> [Exercise brief]: Extract, word for word, every line from the one containing "ALUMINIUM, 0.35, 0.9)" through the one containing "points = [vertex.co", with both end lines kept.

Start of Source data

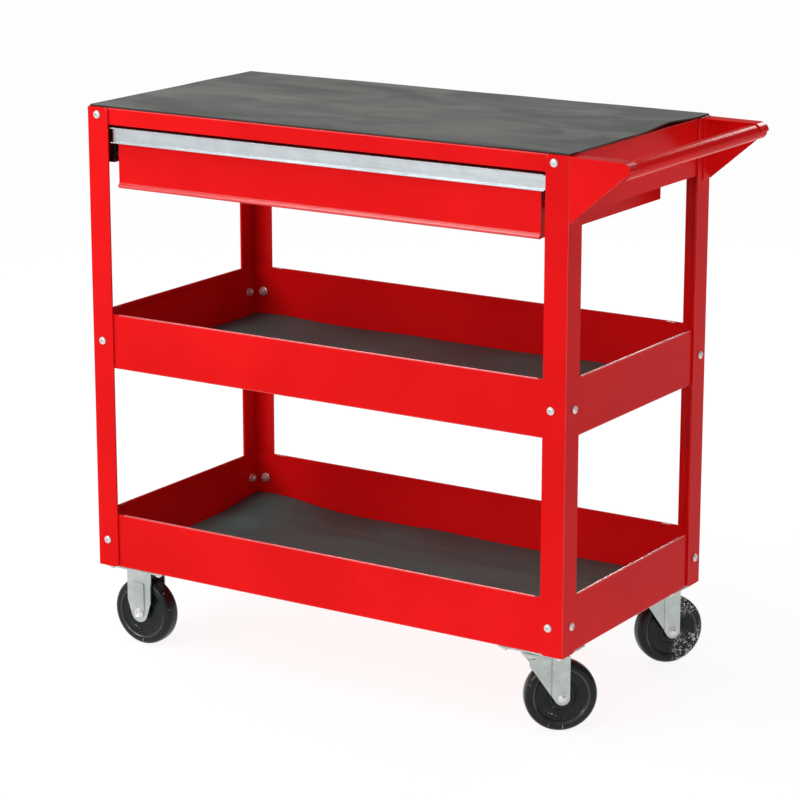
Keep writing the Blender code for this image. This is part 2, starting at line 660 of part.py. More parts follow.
def build_casters():
    wheel, axle, pin = wheel_mesh(), axle_mesh(), king_pin_mesh()
    face_y = turned("X", 90)
    for side, sign_y in (("front", -1), ("rear", 1)):
        centre_y = sign_y * (HALF_Y - CASTER_INSET[1])

        spot = (CASTER_INSET[0] - HALF_X, centre_y)
        name = f"rigid_bracket_{side}"
        part(name, rigid_bracket_mesh(name), ZINC_PLATE, at(*spot, BASE_Z))
        axle_place = at(*spot, BASE_Z - AXLE_DROP, face_y)
        part(f"rigid_axle_{side}", axle, STEEL, axle_place, smooth=True)
        part(f"rigid_wheel_{side}", wheel, TYRE, axle_place, smooth=True)

        spot = (HALF_X - CASTER_INSET[0], centre_y)
        name = f"swivel_plate_{side}"
        part(name, swivel_plate_mesh(name), ZINC_PLATE, at(*spot, BASE_Z))
        part(f"king_pin_{side}", pin, STEEL, at(*spot, BASE_Z), smooth=True)
        swivel = bpy.data.objects.new(f"swivel_{side}", None)
        PARTS.objects.link(swivel)
        swivel.matrix_world = at(*spot, BASE_Z, turned("Z", SWIVEL_REST[side]))
        bpy.context.view_layer.update()
        name = f"swivel_fork_{side}"
        fork = part(name, fork_mesh(name), ZINC_PLATE, None)
        axle_place = Matrix.Translation(Vector((TRAIL, 0, -AXLE_DROP)) * MM) @ face_y
        swivel_axle = part(f"swivel_axle_{side}", axle, STEEL, None, smooth=True)
        swivel_wheel = part(f"swivel_wheel_{side}", wheel, TYRE, None, smooth=True)
        swivel_axle.matrix_local = axle_place
        swivel_wheel.matrix_local = axle_place
        for obj in (fork, swivel_axle, swivel_wheel):
            obj.parent = swivel


# ---------------------------------------------------------------- build

CORNERS = (("front_left", -1, -1), ("front_right", 1, -1), ("rear_left", -1, 1),
           ("rear_right", 1, 1))

clear_scene()
PARTS = collection("rolling_tool_cart")
CUTTERS = collection("cutters", hidden=True)
PAINT = material("red_paint", RED, 0.28, 0.0)
ZINC_PLATE = material("zinc_plate", ZINC, 0.42, 0.85)
STEEL = material("bright_steel", ZINC, 0.25, 1.0)
BRIGHT = material("aluminium", ALUMINIUM, 0.35, 0.9)
SLIDE = material("slide_steel", SLIDE_STEEL, 0.4, 0.9)
MAT = material("rubber_mat", RUBBER, 0.75, 0.0)
TYRE = material("wheel_black", WHEEL_BLACK, 0.4, 0.0)
BOLT_HOLES = bolt_hole_cutter(bolt_places())

build_frame()
build_mats()
build_handle()
build_drawer()
build_slides()
build_casters()
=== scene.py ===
"""Looks of the rolling tool cart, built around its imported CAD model.

Lengths are millimetres until MM turns them into metres; the camera, the floor, the lights and
the materials are in metres from the start.  +X is the handle end, -Y the drawer side.  Every
piece's place comes from the CAD nodes' boxes and the record's joints.
"""

import json
import math

import bmesh
import bpy
from mathutils import Matrix, Vector, noise


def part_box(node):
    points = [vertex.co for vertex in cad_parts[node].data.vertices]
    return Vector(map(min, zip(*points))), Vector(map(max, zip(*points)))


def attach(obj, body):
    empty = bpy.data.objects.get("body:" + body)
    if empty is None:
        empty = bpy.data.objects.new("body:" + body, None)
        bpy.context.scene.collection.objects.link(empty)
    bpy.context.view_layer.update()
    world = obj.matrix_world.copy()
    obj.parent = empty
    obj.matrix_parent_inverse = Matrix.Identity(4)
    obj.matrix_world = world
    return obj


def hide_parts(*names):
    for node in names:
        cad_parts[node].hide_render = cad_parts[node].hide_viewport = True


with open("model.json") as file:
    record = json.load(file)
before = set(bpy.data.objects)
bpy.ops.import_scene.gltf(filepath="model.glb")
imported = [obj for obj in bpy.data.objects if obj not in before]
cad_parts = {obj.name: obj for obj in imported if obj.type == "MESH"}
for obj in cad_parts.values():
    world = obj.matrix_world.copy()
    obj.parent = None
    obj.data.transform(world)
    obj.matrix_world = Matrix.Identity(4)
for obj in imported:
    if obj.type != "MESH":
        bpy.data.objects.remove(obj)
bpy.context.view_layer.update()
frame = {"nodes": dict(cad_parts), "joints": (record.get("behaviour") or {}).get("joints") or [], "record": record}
NODES = frame["nodes"]
JOINTS = {joint["name"]: joint for joint in frame["joints"]}
MM = 0.001
GAP = 0.3                      # between pieces that touch

# The photograph's viewpoint: degrees, metres, and millimetres for the lens and its sensor
CAMERA_AZIMUTH = 32.6
CAMERA_ELEVATION = 14.5
CAMERA_DISTANCE = 4.39
CAMERA_TARGET = Vector((-0.046, 0.0, 0.398))
CAMERA_LENS = 130.8
SENSOR = 36.0

# Casters
AXLE_DROP = 76.0               # from the underside of the bottom tray to the axle
PLATE_SIZE = (108.0, 74.0)
PLATE_THICKNESS = 2.5
PLATE_SCREWS = (44.0, 26.0)    # half the spacing of the four mounting screws
LEG_INSIDE = 17.0              # from the caster's middle plane to a leg's inner face
LEG_SHEET = 2.5
TRAIL = 28.0                   # from the king pin's axis to the axle's
RACE_RADIUS = 31.0
PIN_RADIUS = 6.0
AXLE_RADIUS = 5.0
BORE_CLEARANCE = 0.4
WHEEL_RADIUS = 53.0
WHEEL_HALF = 14.0              # half the width of the tread
HUB_HALF = 16.0                # half the width of the hub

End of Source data

> [Solution]:
BRIGHT = material("aluminium", ALUMINIUM, 0.35, 0.9)
SLIDE = material("slide_steel", SLIDE_STEEL, 0.4, 0.9)
MAT = material("rubber_mat", RUBBER, 0.75, 0.0)
TYRE = material("wheel_black", WHEEL_BLACK, 0.4, 0.0)
BOLT_HOLES = bolt_hole_cutter(bolt_places())

build_frame()
build_mats()
build_handle()
build_drawer()
build_slides()
build_casters()
=== scene.py ===
"""Looks of the rolling tool cart, built around its imported CAD model.

Lengths are millimetres until MM turns them into metres; the camera, the floor, the lights and
the materials are in metres from the start.  +X is the handle end, -Y the drawer side.  Every
piece's place comes from the CAD nodes' boxes and the record's joints.
"""

import json
import math

import bmesh
import bpy
from mathutils import Matrix, Vector, noise


def part_box(node):
    points = [vertex.co for vertex in cad_parts[node].data.vertices]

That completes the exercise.